Hey, wait a minute! I was ON the Harvard Rifle Team in 1973! The team capitan, a member of my "freak fraternity" and now owner of a software company in Houston, had the key to the Harvard rifle range and we would go down there in the wee hours under the effects of whatnot and invent weird games like hanging tootsie roll pops from shoelaces tied to the mechanized target holders. When we rolled 'em back down the range, the lollypops swung around wildly and were wicked hard to hit. Or even see, for that matter.

We lost all 12 matches that season. Most of the guys we were shooting against were steely-eyed vets with thousand-yard stares just back form Nam and trying to finish college on Uncle Sam, while we were just a bunch of Ivy freaks who liked to play with guns.

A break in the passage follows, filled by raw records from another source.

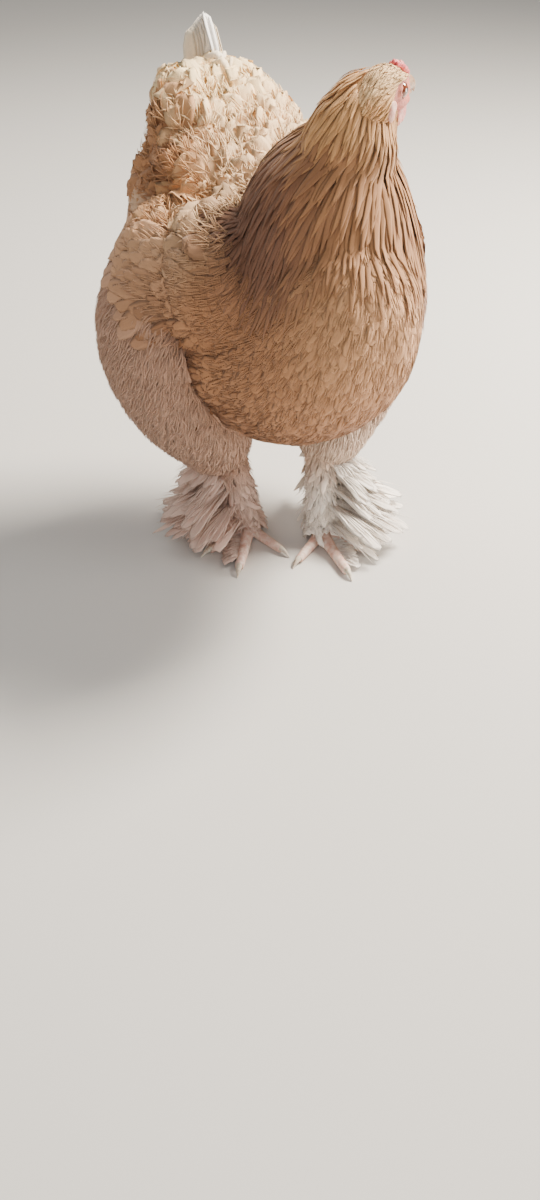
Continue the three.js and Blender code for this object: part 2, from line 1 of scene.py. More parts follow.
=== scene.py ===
# A life-size Brahma hen: skin, feather coats, head, boots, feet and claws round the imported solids.
# Places are side (the hen's left), forward and up. All lengths in the tables are millimetres.
import json
import math

import bpy
import numpy as np
from mathutils import Matrix, Vector
from mathutils.bvhtree import BVHTree

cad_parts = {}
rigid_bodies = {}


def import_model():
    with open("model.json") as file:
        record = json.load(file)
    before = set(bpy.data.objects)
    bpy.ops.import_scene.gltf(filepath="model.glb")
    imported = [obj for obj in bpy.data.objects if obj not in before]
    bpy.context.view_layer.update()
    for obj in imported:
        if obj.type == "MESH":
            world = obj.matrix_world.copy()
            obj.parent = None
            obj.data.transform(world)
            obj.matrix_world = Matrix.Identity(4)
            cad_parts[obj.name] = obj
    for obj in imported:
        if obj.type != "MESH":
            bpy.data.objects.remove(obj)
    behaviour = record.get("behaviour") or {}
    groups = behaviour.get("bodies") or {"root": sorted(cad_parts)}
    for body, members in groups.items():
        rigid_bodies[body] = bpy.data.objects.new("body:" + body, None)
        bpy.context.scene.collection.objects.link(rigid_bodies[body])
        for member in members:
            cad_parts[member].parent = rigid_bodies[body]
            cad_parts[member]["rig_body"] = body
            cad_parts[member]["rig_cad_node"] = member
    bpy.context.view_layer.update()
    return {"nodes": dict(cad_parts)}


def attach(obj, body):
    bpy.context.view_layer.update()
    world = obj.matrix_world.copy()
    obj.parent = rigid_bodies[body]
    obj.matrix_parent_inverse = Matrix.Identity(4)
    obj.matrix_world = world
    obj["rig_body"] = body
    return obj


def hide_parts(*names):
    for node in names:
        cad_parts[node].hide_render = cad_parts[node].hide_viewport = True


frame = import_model()

MM = 0.001
BODY = "root"
rng = np.random.default_rng(20)
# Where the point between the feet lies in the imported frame.
ORIGIN = Vector((0.01, -19.14, 0.0))
SIDES = {"left": 1, "right": -1}

# Torso stations from breast to rump: forward, side, underside, top, half width, narrowing of the top.
TORSO = [
    (184, -16, 300, 346, 22, 0),
    (170, -16, 254, 374, 50, 0),
    (142, -16, 211, 398, 76, 0.02),
    (100, -15, 177, 412, 94, 0.06),
    (50, -12, 153, 413, 108, 0.08),
    (0, -6, 148, 406, 120, 0.1),
    (-46, -1, 154, 414, 129, 0.12),
    (-90, 3, 172, 446, 132, 0.16),
    (-128, 8, 205, 472, 127, 0.18),
    (-159, 11, 248, 486, 106, 0.18),
    (-180, 12, 296, 476, 66, 0.14),
]
NECK_LINE = [(-4, 66, 330), (-2, 66, 395), (9, 76, 450), (24, 90, 492)]
NECK_RADII = [94, 76, 41, 25]
THIGH_RADII = [62, 76, 72, 44]
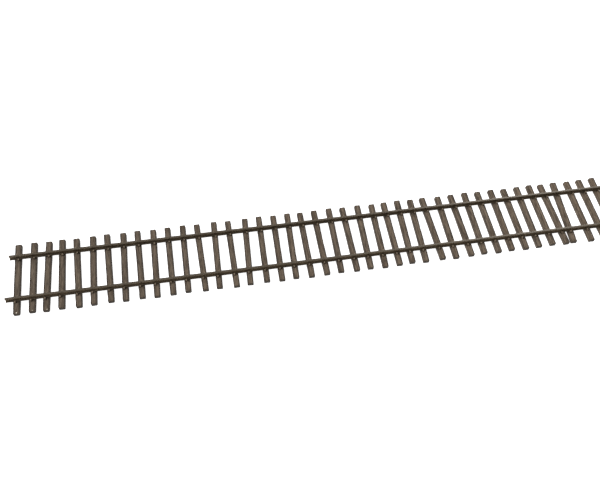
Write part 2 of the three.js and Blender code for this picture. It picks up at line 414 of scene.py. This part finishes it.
def tie_block(tie, seed):
    """The worn, wood-grained block of one tie, in its own directions (across, along, up)."""
    rng = np.random.default_rng(seed)
    half = np.array([tie["width"] / 2, tie["length"] / 2, TIE_TOP / 2])
    us = graded(half[0], EDGE_ROUND_TOP[0], STEP_ACROSS)
    vs = graded(half[1], CORNER_ZONE, STEP_ALONG, CORNER_STEPS)
    zs = graded(half[2], EDGE_ROUND_TOP[2], STEP_UP)
    flat, faces = box_shell(us, vs, zs)
    points = round_box(flat, half, EDGE_ROUND_TOP, EDGE_ROUND_BOTTOM)
    u, v, z = flat.T
    height = (z / half[2] + 1) / 2
    top = flat[:, 2] > half[2] - 1e-6
    side = np.abs(flat[:, 0]) > half[0] - 1e-6
    end = np.abs(flat[:, 1]) > half[1] - 1e-6

    around = np.where(side & ~top, np.sign(u) * (half[0] + half[2] - z), u)
    coarse = cell_noise(around, v, GRAIN_CELL, seed, GRAIN_START) * 0.5 + 0.5
    fine = cell_noise(around, v, FINE_CELL, seed + 1) * 0.5 + 0.5
    grain = (1 - FINE_SHARE) * coarse + FINE_SHARE * fine
    ridge = 1 - np.abs(cell_noise(around, v, CRACK_CELL, seed + 2, CRACK_START)) * CRACK_SHARPNESS
    cracked = cell_noise(u, v, CRACKED_CELL, seed + 3, CRACKED_START) > CRACKED_ABOVE
    crack = np.clip(ridge, 0, 1) * cracked
    depth = GRAIN_DEPTH * grain + CRACK_DEPTH * crack

    edge_place = np.sign(u) * SIDE_WAVER_START
    waver = SIDE_WAVER * (1 + smooth_noise(edge_place, v / SIDE_WAVER_CELL, seed + 4))
    nicks = np.where(u > 0, nick_profile(v, half[1], rng), nick_profile(v, half[1], rng))
    skew_cut = rng.uniform(-END_SKEW, END_SKEW, 2)
    end_noise = smooth_noise(u / END_WEAR_CELL, z / END_WEAR_CELL, seed + 5)
    end_worn = END_WEAR + END_WEAR_SPREAD * end_noise

    near_radius = between(CORNER_NEAR, share_along(tie))
    points[:, 0] *= rounded_plan(u, v, half, near_radius, rng)
    lean = LEAN * height
    points[:, 0] -= np.sign(u) * np.where(side, waver * SIDE_WAVER_SHARE + depth * SIDE_GRAIN, 0)
    points[:, 0] *= 1 - lean / half[0]
    edge_zone = np.abs(u) > half[0] - EDGE_ROUND_TOP[0] - 1e-6
    points[:, 0] -= np.sign(u) * nicks * edge_zone * np.clip(height * 2 - 1, 0, 1)
    points[:, 2] -= np.where(top, depth + nicks * edge_zone * NICK_DROP, 0)
    cut = np.where(v > 0, skew_cut[0], skew_cut[1]) * u / half[0]
    points[:, 1] -= np.sign(v) * np.where(end, end_worn + cut, 0)
    points[:, 2] += half[2]

    wear = NICK_WEAR * np.clip(nicks / NICK_DEPTH, 0, 1) * edge_zone
    # The height also sets the painted shade low on the sides
    look = np.stack([wear, height, crack], axis=1)
    return points, faces, flat, look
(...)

Time was, the Ivy Leagues -- whose alumni now cannot match the services' officer and NCO corps in demonstrating a real, liberal education -- were competition even for West Point and Annapolis. Harvard produced Francis Parkman, one of the finest historians in American history, who wrote:
[I]f any pale student glued to his desk here seek an apology for a way of life whose natural fruit is that pallid and emasculate scholarship, of which New England has had too many examples, it will be far better that this sketch had not been written. For the student there is, in its season, no better place than the saddle, and no better companion than the rifle or the oar.
There stands an indictment of the modern Ivy League from one of her own; but there also stands, unspoken, praise for the American serviceman.